Easily Rourke's best screen role came in Barfly , based on the autobiographical musings of cult writer Charles Bukowski. Rourke plays Henry Chinaski, a self-destructive fall-down drunk, and his bravura performance predates that of Cage's award-winning work almost a decade later in Leaving Las Vegas . Barfly , however, was to be the exception to, rather than the rule of, Rourke's career. His casting in Johnny Handsome , Desperate Hours , and Harley Davidson and the Marlboro Man is obscured by the fact that he turned down the leads in Beverly Hills Cop and Top Gun . After taking sixth billing in Nicolas Roeg's Eureka , he may have declared, "I'd rather do a small part on a Roeg film than a big one in a Hollywood meatball movie." But his attempts at "serious" filmmaking have been seriously misguided. A prime example: Year of the Dragon , a sloppily directed (by Michael Cimino) genre exercise in which he plays a Vietnam veteran/New York City cop. The scenario may have serious pretensions—Rourke's character is named White; his main life-skill is killing; and he has brought the war home to the extent that he is involved in Chinatown hostilities. But in Year of the Dragon , the bottom line is that Rourke plays yet another boring, stereotypically violent Vietnam vet.

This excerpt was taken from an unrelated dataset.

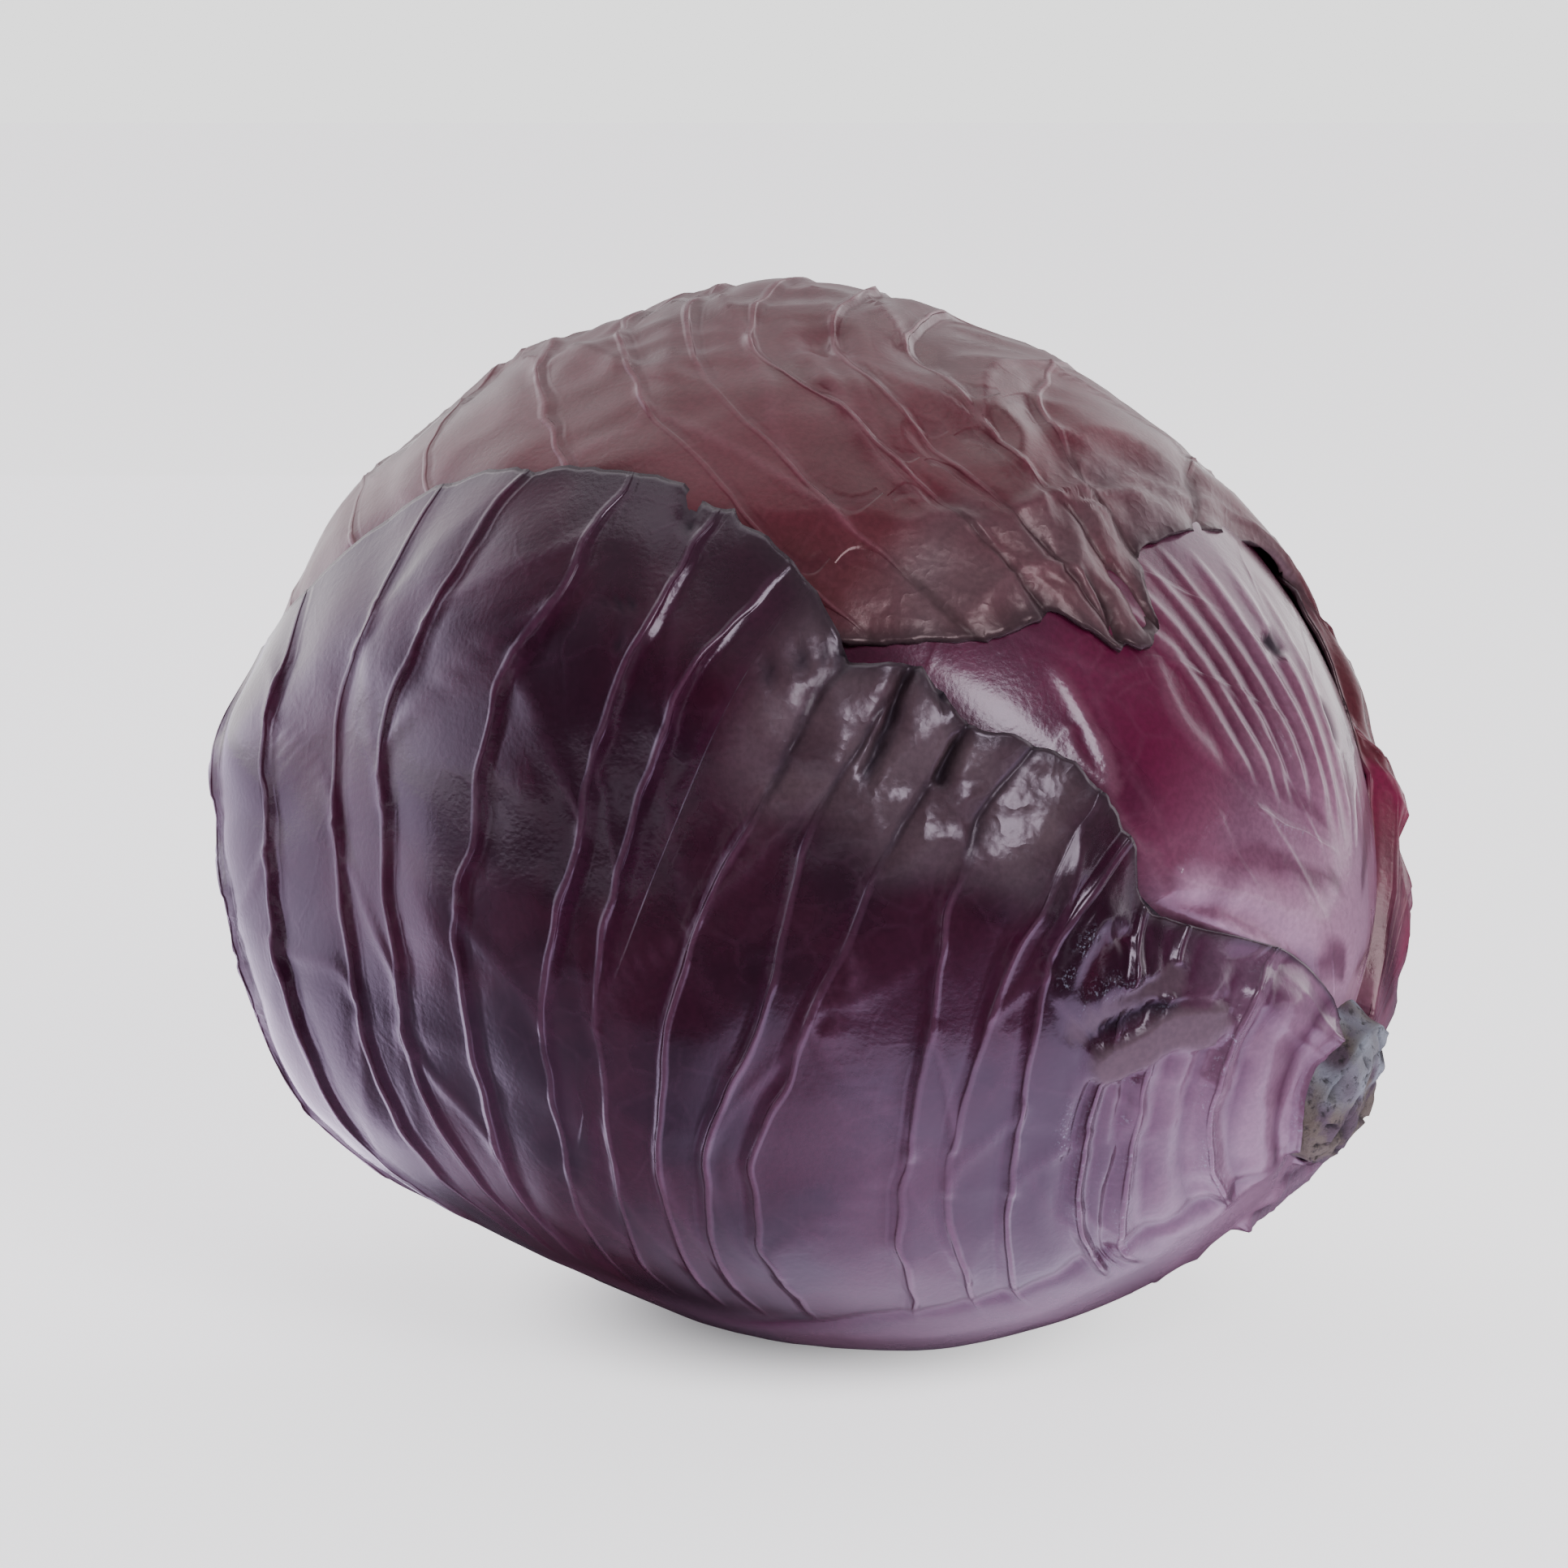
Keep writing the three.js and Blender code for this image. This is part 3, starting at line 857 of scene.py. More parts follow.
@dataclass(frozen=True)
class Stroke:
    """A line drawn on a leaf: a vein, crease, slit, strip or scar.

    Attributes:
        path: places that it runs through.
        height: rise in millimetres, below 0 for a groove.
        width: half its width in millimetres.
        mark: what it marks, or nothing.
        strength: how strongly.
        profile: its shape across.
    """

    path: Sequence[Place]
    height: float
    width: float
    mark: str = ""
    strength: float = 0.0
    profile: Profile = Profile.ROUND

    def amount(self, directions: Array) -> Array:
        """How fully each place lies on the stroke.

        Args:
            directions: unit directions of the leaf's places.

        Returns:
            Values from 0 to 1.
        """
        turns, reaches = np.array(self.path, dtype=float).T
        points = place(turns, reaches)
        dense = follow(points, np.linspace(0, len(points) - 1, 8 * len(points) - 7), True)
        nearest = np.full(directions.shape[:-1], np.inf)
        spot = np.zeros_like(nearest)
        for index, start in enumerate(dense[:-1]):
            part, distance = from_chord(directions, start, dense[index + 1])
            distance = distance * HEAD_HALF_LENGTH
            closer = distance < nearest
            nearest = np.where(closer, distance, nearest)
            spot = np.where(closer, (index + part) / (len(dense) - 1), spot)
        ragged = wander(directions * HEAD_HALF_LENGTH, 2.0 + self.width, 61)
        nearest = np.maximum(nearest + 0.4 * self.width * ragged, 0.0)
        if self.profile is Profile.FLAT:
            return 1.0 - smooth((nearest - 0.75 * self.width) / (0.4 * self.width))
        taper = smooth(np.minimum(spot, 1.0 - spot) / 0.2 + 0.1)
        return np.exp(-(nearest / (self.width * (0.5 + 0.5 * taper))) ** 2) * taper

    def draw(self, leaf: "WrapperLeaf", surface: LeafSurface) -> None:
        """Shape and mark a leaf along the stroke.

        Args:
            leaf: the leaf that carries it.
            surface: what is shaped.
        """
        amount = self.amount(leaf.sheet.directions)
        if self.profile is Profile.FLAT:
            for covered in (surface.lift, *(surface.marks[name] for name in HIDDEN_BY_FLAPS)):
                covered *= 1.0 - amount
        surface.lift += self.height * amount
        if self.mark:
            surface.mark(self.mark, self.strength * amount)


def alike(height: float, width: float, mark: str, strength: float,
          *paths: Sequence[Place]) -> tuple[Stroke, ...]:
    """Strokes that differ only in their paths."""
    return tuple(Stroke(path, height, width, mark, strength) for path in paths)


@dataclass(frozen=True)
class Gather:
    """A stretch of margin drawn together into crumpled, shiny pleats between the ribs."""

    first_share: float
    low_reach: float
    high_reach: float
    height: float

    def amount(self, leaf: "WrapperLeaf") -> Array:
        """How fully each place of a leaf is gathered.

        Args:
            leaf: the leaf.

        Returns:
            Values from 0 to 1.
        """
        zone = smooth((leaf.share - self.first_share) / 0.1)
        zone = zone * smooth((leaf.reach - self.low_reach) / 7.0)
        return zone * (1.0 - smooth((leaf.reach - self.high_reach) / 7.0))

    def draw(self, leaf: "WrapperLeaf", surface: LeafSurface) -> None:
        """Pleat and crumple a leaf's margin.

        Args:
            leaf: the leaf.
            surface: what is shaped.
        """
        zone = self.amount(leaf)
        part = leaf.column - np.floor(leaf.column)
        pleat = np.sqrt(np.clip(4.0 * part * (1.0 - part), 0.0, 1.0)) - 0.55
        folds = 1.0 - 2.6 * np.abs(leaf.noise(5.5, 20))
        creases = 1.0 - 2.6 * np.abs(leaf.noise(2.7, 21))
        surface.lift += self.height * zone * (pleat + 0.24 * folds + 0.1 * creases)
        surface.mark("gloss", zone)
        surface.mark("skin", zone * (0.7 + 0.35 * leaf.noise(5.0, 22)))
        # painted shade in the creases at the ribs between the pleats
        surface.mark("painted_shade", 0.5 * zone * smooth((0.1 - np.minimum(part, 1.0 - part)) / 0.07))


@dataclass(frozen=True)
class LeafLook:
    """What sets one leaf apart in relief and colour."""

    rib_height: float = 0.18
    rib_width: float = 0.95
    branch_height: float = 0.42
    panel_swell: float = 0.25
    tilt: float = 1.15
    rib_line: float = 1.0
    corrugation: float = 0.6
    waviness: float = 0.6
    facets: float = 0.35
    press: float = 1.7
    base_pale: float = 0.55
    base_reach: float = 24.0
    bloom: float = 0.2
    gathers: tuple[Gather, ...] = ()
    strokes: tuple[Stroke, ...] = ()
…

Rourke has, at the same time, chosen to work abroad, but with little impact. In the British-made A Prayer for the Dying , he sports a laughable accent playing an IRA hit man. In the Italian-German Francesco he plays Francis of Assisi, but the result is practically unwatchable. If his early performances were calm and cerebral, in Francesco Rourke embodies the worst stereotype of Method acting as he mumbles his way through the film.
Rourke also has specialized in erotically-charged roles. The best of these came in the ambitious but ultimately unsuccessful Angel Heart , playing a private eye; his erotic love scene (with Lisa Bonet) had to be cut to avoid an X-rating. In 9½ Weeks , he is cast as a bondage-hooked banker, and the result is a mess of a movie that earned headlines for Rourke's lack of rapport with his co-star, Kim Basinger. The actor may have married his Wild Orchid co-star, Carre Otis; the film won notoriety for an infamous, supposedly unsimulated sex scene between the two. But Wild Orchid is a typical concoction of its director, Zalman King: dramatically inept soft-core pornography. At least Rourke did not appear in the sequel, Wild Orchid 2: Two Shades of Blue .
In 1991, Rourke became a professional boxer. As a youngster growing up on the mean streets of New York and Miami, his aspiration was to become a boxer. Nevertheless, his decision to turn pro at an age—35—when most career fighters are way beyond their primes was ill-advised. It was as if playing a pugilist on screen (as he had in Homeboy ) was insufficient proof of his machismo. He had to one-up John Garfield, Robert Ryan, Kirk Douglas, and Sylvester Stallone—actors who appeared in classic boxing movies—by becoming the real McCoy.
Every actor is entitled to an occasional turkey, but Rourke's career, once past its early, promising stages, is the equivalent of a Thanksgiving feast. "I've watched actors I've admired over the years sell out. That's the worst crime of all," he has said. While a noble thought, Rourke's proclivity for misguided decision making (not to mention his oversized ego) is the dominating factor of his career.